## Short task
Select lines where the word "scene" appears.

====== Items

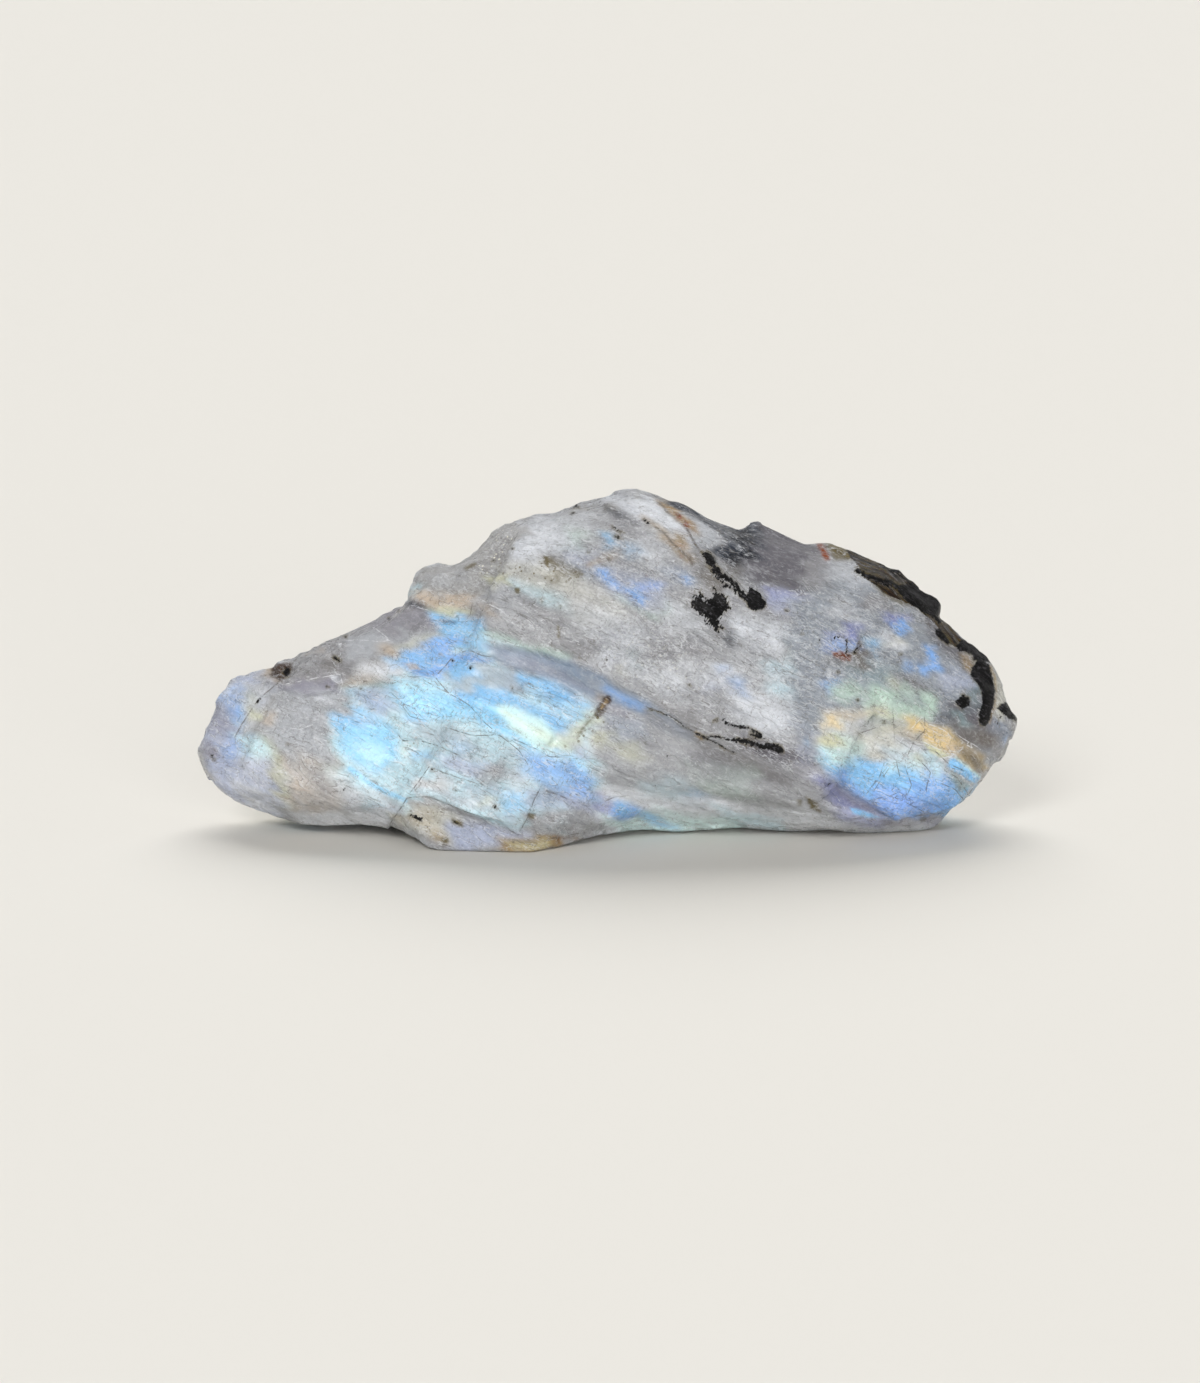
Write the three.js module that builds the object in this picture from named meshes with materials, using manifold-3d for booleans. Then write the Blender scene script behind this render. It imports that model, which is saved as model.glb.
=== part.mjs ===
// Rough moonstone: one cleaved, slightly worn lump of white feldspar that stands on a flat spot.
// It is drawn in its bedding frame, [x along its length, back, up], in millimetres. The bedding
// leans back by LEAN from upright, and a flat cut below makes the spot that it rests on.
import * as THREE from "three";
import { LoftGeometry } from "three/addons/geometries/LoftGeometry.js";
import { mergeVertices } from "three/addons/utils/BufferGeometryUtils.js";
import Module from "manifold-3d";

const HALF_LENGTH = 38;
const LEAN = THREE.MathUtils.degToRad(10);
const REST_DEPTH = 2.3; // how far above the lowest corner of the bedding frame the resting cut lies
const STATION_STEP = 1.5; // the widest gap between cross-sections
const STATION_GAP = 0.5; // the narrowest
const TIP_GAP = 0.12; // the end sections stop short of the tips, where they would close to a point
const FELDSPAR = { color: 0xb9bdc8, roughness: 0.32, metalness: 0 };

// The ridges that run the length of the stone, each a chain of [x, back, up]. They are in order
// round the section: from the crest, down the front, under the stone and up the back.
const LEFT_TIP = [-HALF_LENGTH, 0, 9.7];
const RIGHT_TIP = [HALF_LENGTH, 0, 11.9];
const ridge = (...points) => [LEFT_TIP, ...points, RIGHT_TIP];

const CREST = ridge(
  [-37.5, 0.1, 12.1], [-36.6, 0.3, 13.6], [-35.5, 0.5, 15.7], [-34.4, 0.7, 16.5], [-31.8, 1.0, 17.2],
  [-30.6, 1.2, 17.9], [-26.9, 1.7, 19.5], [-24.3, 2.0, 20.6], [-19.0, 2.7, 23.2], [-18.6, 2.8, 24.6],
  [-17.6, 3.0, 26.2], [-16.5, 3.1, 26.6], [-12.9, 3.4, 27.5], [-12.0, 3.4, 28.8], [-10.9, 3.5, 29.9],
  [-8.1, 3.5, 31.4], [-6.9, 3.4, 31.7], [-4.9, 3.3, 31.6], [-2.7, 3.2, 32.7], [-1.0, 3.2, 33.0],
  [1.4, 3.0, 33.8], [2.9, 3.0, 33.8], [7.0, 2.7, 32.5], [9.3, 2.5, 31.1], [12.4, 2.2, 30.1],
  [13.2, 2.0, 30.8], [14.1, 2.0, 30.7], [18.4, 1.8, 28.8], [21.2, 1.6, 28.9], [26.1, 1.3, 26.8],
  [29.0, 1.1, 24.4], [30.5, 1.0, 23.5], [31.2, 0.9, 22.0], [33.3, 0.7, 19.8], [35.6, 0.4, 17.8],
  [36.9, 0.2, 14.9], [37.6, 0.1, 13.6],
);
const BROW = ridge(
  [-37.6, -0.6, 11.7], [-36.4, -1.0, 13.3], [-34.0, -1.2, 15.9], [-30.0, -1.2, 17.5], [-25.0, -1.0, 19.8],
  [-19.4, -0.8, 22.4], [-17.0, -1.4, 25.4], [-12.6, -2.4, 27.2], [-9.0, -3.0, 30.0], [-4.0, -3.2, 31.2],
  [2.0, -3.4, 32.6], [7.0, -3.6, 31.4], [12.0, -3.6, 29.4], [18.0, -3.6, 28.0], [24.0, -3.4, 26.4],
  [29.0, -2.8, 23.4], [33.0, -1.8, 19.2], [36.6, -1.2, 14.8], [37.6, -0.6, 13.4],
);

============
====== Items

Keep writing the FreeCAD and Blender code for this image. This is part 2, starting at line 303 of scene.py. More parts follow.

============

## Problem solution
Write the three.js module that builds the object in this picture from named meshes with materials, using manifold-3d for booleans. Then write the Blender scene script behind this render. It imports that model, which is saved as model.glb.
Keep writing the FreeCAD and Blender code for this image. This is part 2, starting at line 303 of scene.py. More parts follow.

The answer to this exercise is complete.